By Kelsey Littlefield
On Friday, Sept. 23, Patrick Dougherty, Holy Cross’ current artist-in residence, revealed the design of his “stickwork” sculpture to the Holy Cross and greater Worcester community in a public outdoor lawn reception on Linden Lane.
The reveal was co-sponsored by Arts Transcending Borders (ATB), the Visual Arts department, and the Natural World Montserrat cluster. It was overseen by director Andrea Borghini, associate professor of philosophy, and Robert Bertin, professor of biology and faculty member of the environmental studies program. Additionally, the project has a partnership with the Greater Worcester Land Trust.
Dougherty’s art bends, weaves, and flexes locally sourced saplings into architectural sculptures which relate to the landscape and environment around them. For over 30 years, he has created more than 250 of these projects that span the United States, and has received international acclaim for his “monumental environmental works.”
Prior to his residency at the College, Dougherty was in the Worcester area to create a unique piece for the Tower Hill Botanic Garden—a nonprofit, educational organization that works to advance and improve the practice of horticulture. The installation, titled Wild Rumpus, conveyed the impact plants and nature have on one’s life and provided a unique perspective on the power of plants.
In approaching new sites, Dougherty said that he always looks for starting points, researching the area and discerning how this material is valuable to the community. Dougherty, after visiting the Greater Worcester Land Trust in August to observe the saplings available, as well as to gauge the space outside of Dinand, settled on a Celtic-knot symbol.
“I started out thinking of various cross forms that were adapted by early Christians, but ultimately chose this ancient symbol for unity which may have been based on a vine form turning back into itself,” stated Dougherty, when asked how he determined what would constitute the final design of the project. “I could see that using this footprint might give me an interesting interior and build an intriguing situation for the viewer. I can’t say that I want to build something that represents Holy Cross, only that I build a sculpture that resonates with the site where it is placed.”
Yonca Karakilic, coordinator for ATB, was instrumental in the planning of what material would be needed, how much material, and how it would be transported back to campus. She credits Professor Bertin with gathering the materials needed for construction, as he and some of his Environmental Studies colleagues cut the saplings in the designated areas of the Greater Worcester Land Trust and helped transport the seven tractor loads of material back to campus.
Over 340 volunteers aided Dougherty and his son Sam on what they prefer to call “a community art project.” Three phases were initiated in order for Patrick and his team to begin construction: gathering of the branches; leaf stripping; and construction. Several types of trees are used to construct the design, due to the fact that each type of tree provides a different kind of support to the creation.

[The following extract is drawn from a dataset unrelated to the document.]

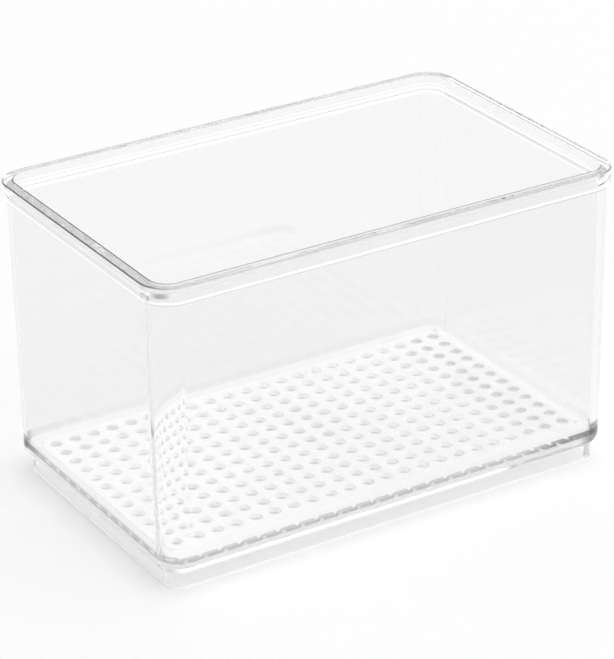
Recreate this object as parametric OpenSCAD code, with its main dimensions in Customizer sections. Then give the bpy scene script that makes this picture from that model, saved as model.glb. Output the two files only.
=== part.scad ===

Cascade’s West, a hiking trail that is part of the Greater Worcester Land Trust, provided maple wood that was used for the interior support structures. In addition, Crow Hill Conservation, also a part of the Greater Worcester Land Trust, provided Great Birch wood, which was used for the thin, external support structures. “The sapling harvest benefits the community and the project by utilizing saplings that would otherwise be cleared or disposed of in the conservation areas,” stated Karakilic.
Leaf stripping was a relatively low time commitment, suiting volunteers who did not have long hours to commit to working on the project. Construction of the sculpture required volunteers to set aside four hours in the morning or the afternoon, proving to be the most engaging and interesting portion of the work as a whole.
“Most of the volunteers came from the Natural World cluster, and it was a great opportunity for first-year students to be involved with a community art project, as well as to be beneficial to ATB, because this is Patrick’s process—this is how he works,” said Karakilic. During this phase of the project, volunteers worked directly with both Doughertys and were given instruction as to how to proceed safely and efficiently with the project.
The sculpture will be visible for at least one year, so many Worcester and Holy Cross community members will have the chance to view it. In sharing this new construction with both communities, Karakilic hopes to assemble a team of student docents to give tours of the structure, as well as provide training to current admissions tour guides on how to describe the structure and significance to Holy Cross and the Greater Worcester community. She also hopes to employ hands-on training activities for Worcester Public School art teachers, their students, as well as specialized tours of the structure for students and families of the College during the upcoming family weekend in October. “It creates a lot of excitement on and off campus because the project is great for community members, Holy Cross faculty, staff, and students, as well as allowing individuals to be engaged with an art project and directly affect the people of the Worcester community,” said Karakilic.
The College’s ATB initiative, funded by The Andrew W. Mellon Foundation, is designed to enhance the role of the arts in every aspect of the Holy Cross experience, by infusing the arts into students’ academic lives and creating new opportunities in the curriculum and the community in order to cross cultural, geographic, and disciplinary boundaries. Previous artists-in-residence include Troika Ranch and Cristina Pato.